STATED TASK ::
Print, exactly as they stand, the lines from the start of the listing to the line containing "clamp_socket_depth = 2.0", inclusive.

SUPPLIED MATERIAL ::
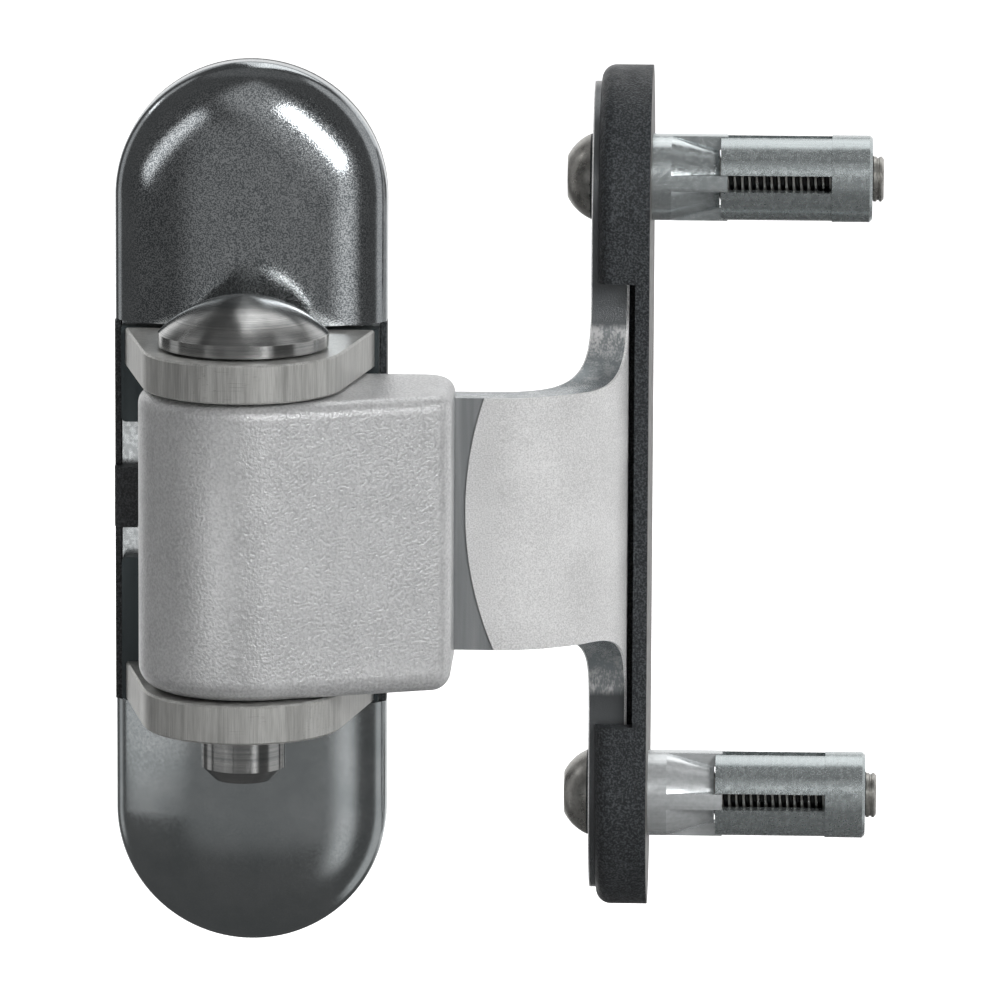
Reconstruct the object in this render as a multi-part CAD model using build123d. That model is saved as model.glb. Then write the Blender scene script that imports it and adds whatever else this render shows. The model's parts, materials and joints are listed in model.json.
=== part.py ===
"""Adjustable door hinge: a post side with two covers, a pin, a knuckle and a clamped leaf plate.

Frame: +X runs from the post to the leaf, +Y into the post, +Z up along the pin.
The origin is the centre of the post pad's back face. Lengths are in millimetres.
"""
from build123d import *
from math import acos, atan2, cos, hypot, radians, sin, sqrt
import os

# Post side: pad, base plate and covers
base_width = 55.0
base_length = 181.2
pad_floor = 1.6
pad_rail_width = 1.2
pad_rail_height = 4.4
rail_end_gap = 0.1
plate_thickness = 3.4
plate_edge_gap = 0.2
cover_sheet = 0.9
cover_skirt = 2.4
cover_crown = 9.2
cover_seat_gap = 0.05
upper_cover_edge_z = 37.95
lower_cover_edge_z = -40.35
post_bolt_spacing = 148.0
post_bolt_hole = 9.0

# Side hooks of the pad, which hold the base plate and guide the bracket
hook_centre_z = 1.9
hook_height = 12.4
hook_reach = 4.7
hook_depth = 3.9
hook_bevel = 1.4
hook_seat_gap = 0.05

# Bracket: one piece with two ears, a waisted web and two slotted feet
bracket_thickness = 4.6
bracket_width = 52.0
bracket_centre_z = -1.35
ear_thickness = 7.8
ear_gap = 61.0
ear_root_width = 50.4
ear_nose_radius = 20.3
ear_nose_lead = 0.9
ear_edge_chamfer = 0.4
waist_top_z = 17.6
waist_bottom_z = -10.3
waist_gap = 0.5
waist_corner = 1.0
foot_width = 29.0
foot_length = 26.0
foot_slot_travel = 5.0
clamp_screw = 8.0
clamp_head = 13.0
clamp_head_height = 4.0
clamp_head_sink = 2.6
clamp_offset = 14.0
clamp_slot_clearance = 0.5
clamp_socket = 5.0
clamp_socket_depth = 2.0

# Pin, bushes and thrust washers
pin_axis_y = -31.0
pin_diameter = 17.0
pin_tail = 11.3
pin_tail_chamfer = 2.7
head_diameter = 34.0
head_seat_diameter = 25.0
head_seat_height = 0.6
head_band = 2.5
head_dome = 7.4
running_clearance = 0.05
bush_wall = 1.5
bush_length = 18.0
washer_width = 5.0
washer_thickness = 0.35

# Knuckle
knuckle_height = 60.2
barrel_radius = 21.0
knuckle_reach = 41.8
knuckle_back_y = -11.0
knuckle_nose_y = -38.5
knuckle_front_corner = 3.5
knuckle_back_corner = 6.0
knuckle_top_edge = 3.0
knuckle_bottom_edge = 4.2

# Leaf plate: tongue, arm, bend and mounting bar
leaf_thickness = 7.8
arm_back_y = -13.5
arm_top_z = 25.25
arm_bottom_z = -26.3
tongue_start_x = 17.0
tongue_clearance = 0.05
tongue_end_gap = 1.0
tongue_milling = 0.3
milling_overrun = 12.0
milling_radius = 73.0
milling_centre_x = 117.0
milling_centre_z = 2.3
bar_face_x = 76.2
bend_radius = 27.3
bar_width = 50.0
bar_length = 168.4
bar_centre_z = -2.43
flare_radius = 18.3
reach_in = 2.0
reach_out = 3.0
tongue_screw = 6.0
tongue_screw_x = 32.0
tongue_screw_spacing = 30.0
tongue_screw_depth = 9.0
tongue_slot_clearance = 0.3
tongue_head = 10.0
tongue_head_height = 2.6
tongue_socket = 4.0
tongue_socket_depth = 1.4

# Leaf pad
leaf_pad_lip = 3.4
leaf_pad_floor = 2.9
leaf_pad_land = 1.2
leaf_pad_land_inset = 4.0
leaf_pad_wall_height = 6.4
leaf_pad_corner = 3.0
upper_wall_start = 47.0
lower_wall_start = 44.8
leaf_pad_fit = 0.05

# Anchors through the leaf
anchor_spacing = 129.3
screw_diameter = 10.0
screw_hole = 10.5
button_diameter = 17.5
button_height = 4.7
button_flat = 8.6
button_socket = 6.0
button_socket_depth = 3.2
button_washer = 0.8
anchor_diameter = 17.8
collar_straight = 3.9
collar_hole_clearance = 0.1
collar_length = 13.7
collar_end_diameter = 12.4
rib_width = 3.3
rib_overlap = 1.4
sleeve_gap = 0.3
sleeve_length = 31.0
sleeve_slot_length = 22.7
sleeve_slot_clearance = 0.1
sleeve_slot_relief = 0.2
sleeve_edge = 0.6
screw_tip = 2.3
screw_tip_chamfer = 0.6

# Derived planes
plate_back_y = -pad_floor
plate_front_y = plate_back_y - plate_thickness
bracket_front_y = plate_front_y - bracket_thickness
ear_top_z = bracket_centre_z + ear_gap / 2 + ear_thickness
ear_bottom_z = bracket_centre_z - ear_gap / 2 - ear_thickness
pin_radius = pin_diameter / 2
knuckle_top_z = bracket_centre_z + knuckle_height / 2
knuckle_bottom_z = bracket_centre_z - knuckle_height / 2
arm_front_y = arm_back_y - leaf_thickness
bar_inner_x = bar_face_x - leaf_thickness
bend_centre_x = bar_face_x - bend_radius
bend_centre_y = arm_front_y + bend_radius
bar_centre_y = bend_centre_y + bar_width / 2
leaf_face_x = bar_face_x + leaf_pad_land + leaf_pad_floor
leaf_pad_lap = leaf_pad_land + leaf_pad_floor + leaf_pad_wall_height
anchor_radius = anchor_diameter / 2
collar_end_x = leaf_face_x + collar_length
sleeve_start_x = collar_end_x + sleeve_gap
sleeve_end_x = sleeve_start_x + sleeve_length
screw_end_x = sleeve_end_x + screw_tip
anchor_heights = [bar_centre_z + side * anchor_spacing / 2 for side in (1, -1)]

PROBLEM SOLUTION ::
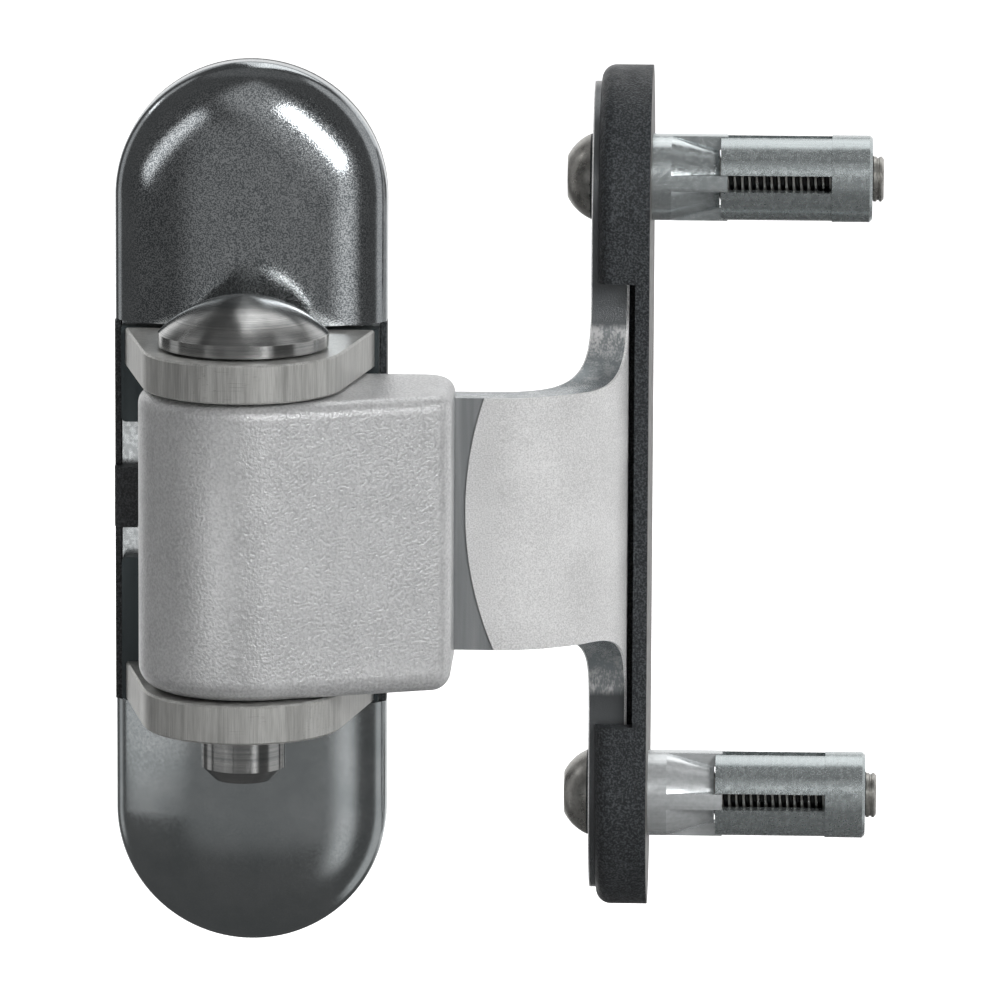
Reconstruct the object in this render as a multi-part CAD model using build123d. That model is saved as model.glb. Then write the Blender scene script that imports it and adds whatever else this render shows. The model's parts, materials and joints are listed in model.json.
=== part.py ===
"""Adjustable door hinge: a post side with two covers, a pin, a knuckle and a clamped leaf plate.

Frame: +X runs from the post to the leaf, +Y into the post, +Z up along the pin.
The origin is the centre of the post pad's back face. Lengths are in millimetres.
"""
from build123d import *
from math import acos, atan2, cos, hypot, radians, sin, sqrt
import os

# Post side: pad, base plate and covers
base_width = 55.0
base_length = 181.2
pad_floor = 1.6
pad_rail_width = 1.2
pad_rail_height = 4.4
rail_end_gap = 0.1
plate_thickness = 3.4
plate_edge_gap = 0.2
cover_sheet = 0.9
cover_skirt = 2.4
cover_crown = 9.2
cover_seat_gap = 0.05
upper_cover_edge_z = 37.95
lower_cover_edge_z = -40.35
post_bolt_spacing = 148.0
post_bolt_hole = 9.0

# Side hooks of the pad, which hold the base plate and guide the bracket
hook_centre_z = 1.9
hook_height = 12.4
hook_reach = 4.7
hook_depth = 3.9
hook_bevel = 1.4
hook_seat_gap = 0.05

# Bracket: one piece with two ears, a waisted web and two slotted feet
bracket_thickness = 4.6
bracket_width = 52.0
bracket_centre_z = -1.35
ear_thickness = 7.8
ear_gap = 61.0
ear_root_width = 50.4
ear_nose_radius = 20.3
ear_nose_lead = 0.9
ear_edge_chamfer = 0.4
waist_top_z = 17.6
waist_bottom_z = -10.3
waist_gap = 0.5
waist_corner = 1.0
foot_width = 29.0
foot_length = 26.0
foot_slot_travel = 5.0
clamp_screw = 8.0
clamp_head = 13.0
clamp_head_height = 4.0
clamp_head_sink = 2.6
clamp_offset = 14.0
clamp_slot_clearance = 0.5
clamp_socket = 5.0
clamp_socket_depth = 2.0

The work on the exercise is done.